Issue (i): Whether Article 45 imposed an independent liability on a person whose shares were forfeited to pay "all moneys owing upon the shares at the time of forfeiture" even if the remedy to recover those moneys was barred by limitation.
Analysis: The phrase "money owing" or "money due" can denote an existing debt irrespective of whether the right to enforce it is barred by limitation. Section-based authorities construing procedural provisions that do not create substantive liability do not control the interpretation of an articles provision that expressly imposes contractual liability. The articles must be read as a whole to determine whether the words require recoverability in law or simply the existence of a debt.
Conclusion: The expression "money owing" in Article 45 is construed to mean money owing although not necessarily legally recoverable; Article 45, read with the articles as a whole, can impose an independent contractual liability to pay sums owing at the date of forfeiture.
Issue (ii): Whether the allotment made more than a year after the application, without notice to the applicant, was made within a reasonable time and bound the applicant as a shareholder.
Analysis: An allotment made after an unreasonable delay entitles the applicant to repudiate the allotment. Where no notice of allotment was given and more than a year elapsed between application and alleged allotment, the delay is unreasonable in the circumstances. Provisions purporting to dispense with notice of allotment do not apply where the article's payment timetable presupposes allotment within a short period; absent evidence that the applicant knew of the allotment or waived rights, the applicant can challenge the allotment in subsequent proceedings.

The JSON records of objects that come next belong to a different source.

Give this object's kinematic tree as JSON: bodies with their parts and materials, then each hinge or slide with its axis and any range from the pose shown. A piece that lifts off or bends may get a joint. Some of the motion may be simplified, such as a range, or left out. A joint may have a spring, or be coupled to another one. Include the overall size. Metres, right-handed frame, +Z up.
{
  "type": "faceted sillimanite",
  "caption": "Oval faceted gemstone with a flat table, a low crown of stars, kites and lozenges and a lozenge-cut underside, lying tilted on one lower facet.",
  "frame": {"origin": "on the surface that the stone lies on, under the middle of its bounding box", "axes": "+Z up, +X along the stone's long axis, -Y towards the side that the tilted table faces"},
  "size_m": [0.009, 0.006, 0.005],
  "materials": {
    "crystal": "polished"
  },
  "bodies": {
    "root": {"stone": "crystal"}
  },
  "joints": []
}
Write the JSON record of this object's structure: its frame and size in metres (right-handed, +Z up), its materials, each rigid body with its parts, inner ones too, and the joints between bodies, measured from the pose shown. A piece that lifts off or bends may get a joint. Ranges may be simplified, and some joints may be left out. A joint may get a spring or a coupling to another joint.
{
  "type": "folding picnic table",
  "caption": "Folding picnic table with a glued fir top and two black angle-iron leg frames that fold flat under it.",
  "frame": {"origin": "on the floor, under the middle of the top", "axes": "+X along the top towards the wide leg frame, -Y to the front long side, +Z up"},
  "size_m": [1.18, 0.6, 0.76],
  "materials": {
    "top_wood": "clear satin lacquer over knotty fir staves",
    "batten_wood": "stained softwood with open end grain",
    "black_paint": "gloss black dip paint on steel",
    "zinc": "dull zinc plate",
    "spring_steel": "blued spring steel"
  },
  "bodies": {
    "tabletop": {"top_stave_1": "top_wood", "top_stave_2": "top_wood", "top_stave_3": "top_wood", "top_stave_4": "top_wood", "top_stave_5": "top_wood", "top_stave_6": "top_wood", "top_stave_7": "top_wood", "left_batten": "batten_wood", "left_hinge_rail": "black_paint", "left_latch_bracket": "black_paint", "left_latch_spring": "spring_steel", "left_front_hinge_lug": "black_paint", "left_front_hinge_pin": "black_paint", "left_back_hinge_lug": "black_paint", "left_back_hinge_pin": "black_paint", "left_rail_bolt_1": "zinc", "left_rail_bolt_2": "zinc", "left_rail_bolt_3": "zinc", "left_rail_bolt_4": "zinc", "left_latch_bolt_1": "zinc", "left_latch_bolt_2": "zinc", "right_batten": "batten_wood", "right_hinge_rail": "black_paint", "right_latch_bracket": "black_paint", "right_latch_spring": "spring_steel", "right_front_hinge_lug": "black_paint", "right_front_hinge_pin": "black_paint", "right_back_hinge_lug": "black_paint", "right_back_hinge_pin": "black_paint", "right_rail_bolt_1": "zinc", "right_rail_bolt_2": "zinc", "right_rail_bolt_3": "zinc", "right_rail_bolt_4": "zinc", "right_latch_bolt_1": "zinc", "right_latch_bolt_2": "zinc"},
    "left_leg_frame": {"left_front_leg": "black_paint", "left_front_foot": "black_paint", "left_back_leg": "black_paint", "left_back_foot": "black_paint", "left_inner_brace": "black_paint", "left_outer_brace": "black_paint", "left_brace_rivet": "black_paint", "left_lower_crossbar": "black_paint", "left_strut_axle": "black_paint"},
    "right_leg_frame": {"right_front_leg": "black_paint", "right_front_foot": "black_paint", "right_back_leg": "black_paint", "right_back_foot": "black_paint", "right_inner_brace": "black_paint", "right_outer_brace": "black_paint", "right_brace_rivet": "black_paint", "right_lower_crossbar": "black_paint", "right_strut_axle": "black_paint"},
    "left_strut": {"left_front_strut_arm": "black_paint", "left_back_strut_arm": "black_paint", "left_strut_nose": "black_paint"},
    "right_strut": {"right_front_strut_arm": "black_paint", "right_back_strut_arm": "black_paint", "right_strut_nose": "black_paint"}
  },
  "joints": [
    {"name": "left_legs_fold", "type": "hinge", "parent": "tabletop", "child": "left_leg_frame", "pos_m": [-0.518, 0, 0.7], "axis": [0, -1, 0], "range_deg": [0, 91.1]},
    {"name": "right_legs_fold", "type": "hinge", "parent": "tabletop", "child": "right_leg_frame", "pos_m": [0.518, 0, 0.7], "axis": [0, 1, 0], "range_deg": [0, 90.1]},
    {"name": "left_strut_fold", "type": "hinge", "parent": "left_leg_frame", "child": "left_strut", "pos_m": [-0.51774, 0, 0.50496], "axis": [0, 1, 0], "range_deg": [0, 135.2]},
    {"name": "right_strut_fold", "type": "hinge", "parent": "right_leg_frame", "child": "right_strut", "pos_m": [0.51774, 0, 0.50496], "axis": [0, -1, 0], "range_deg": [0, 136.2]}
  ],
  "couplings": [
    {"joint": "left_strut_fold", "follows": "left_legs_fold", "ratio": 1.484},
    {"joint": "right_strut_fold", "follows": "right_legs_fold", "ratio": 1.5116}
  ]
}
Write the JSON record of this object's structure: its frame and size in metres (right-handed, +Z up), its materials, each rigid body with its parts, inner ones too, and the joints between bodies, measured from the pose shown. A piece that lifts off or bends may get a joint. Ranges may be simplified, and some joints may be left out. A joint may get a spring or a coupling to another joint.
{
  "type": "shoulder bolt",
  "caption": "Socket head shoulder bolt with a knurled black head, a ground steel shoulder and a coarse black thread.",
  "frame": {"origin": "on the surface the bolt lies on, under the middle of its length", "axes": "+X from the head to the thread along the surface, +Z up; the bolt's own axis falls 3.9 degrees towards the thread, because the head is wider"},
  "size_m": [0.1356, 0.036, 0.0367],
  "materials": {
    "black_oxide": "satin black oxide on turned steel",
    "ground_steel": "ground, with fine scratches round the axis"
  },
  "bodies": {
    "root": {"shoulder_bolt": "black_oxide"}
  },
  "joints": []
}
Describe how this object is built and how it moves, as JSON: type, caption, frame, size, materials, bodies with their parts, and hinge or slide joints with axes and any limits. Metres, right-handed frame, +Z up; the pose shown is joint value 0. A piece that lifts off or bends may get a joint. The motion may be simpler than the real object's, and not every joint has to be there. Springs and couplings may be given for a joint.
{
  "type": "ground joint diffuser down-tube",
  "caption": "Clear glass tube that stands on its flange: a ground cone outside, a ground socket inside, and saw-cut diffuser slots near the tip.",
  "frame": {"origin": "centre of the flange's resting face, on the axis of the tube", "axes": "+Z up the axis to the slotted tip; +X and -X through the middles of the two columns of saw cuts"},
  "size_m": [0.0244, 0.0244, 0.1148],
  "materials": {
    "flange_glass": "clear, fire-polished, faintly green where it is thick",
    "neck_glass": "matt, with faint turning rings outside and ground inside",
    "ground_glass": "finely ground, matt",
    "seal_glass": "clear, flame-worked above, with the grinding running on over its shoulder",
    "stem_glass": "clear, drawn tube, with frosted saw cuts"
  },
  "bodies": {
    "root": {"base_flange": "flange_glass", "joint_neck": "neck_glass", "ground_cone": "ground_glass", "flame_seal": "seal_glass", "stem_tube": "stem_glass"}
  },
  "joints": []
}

Conclusion: The allotment was made after an unreasonable delay and, in the absence of notice, was repudiable; the defendant did not become a shareholder and the forfeiture was ineffective.
Final Conclusion: The appeal is dismissed on the ground that the alleged allotment was voidable for unreasonable delay and the defendant never became a shareholder; the court did not need to rest its decision on limitation but also indicated that Article 45 can create an independent liability to pay moneys owing at the time of forfeiture.
Ratio Decidendi: An allotment of shares made after an unreasonable delay without notice may be repudiated and not bind the applicant; where an articles provision creates an independent contractual liability it may require payment of sums "owing" at the date of forfeiture even if the statutory limitation bars the remedy to enforce recovery.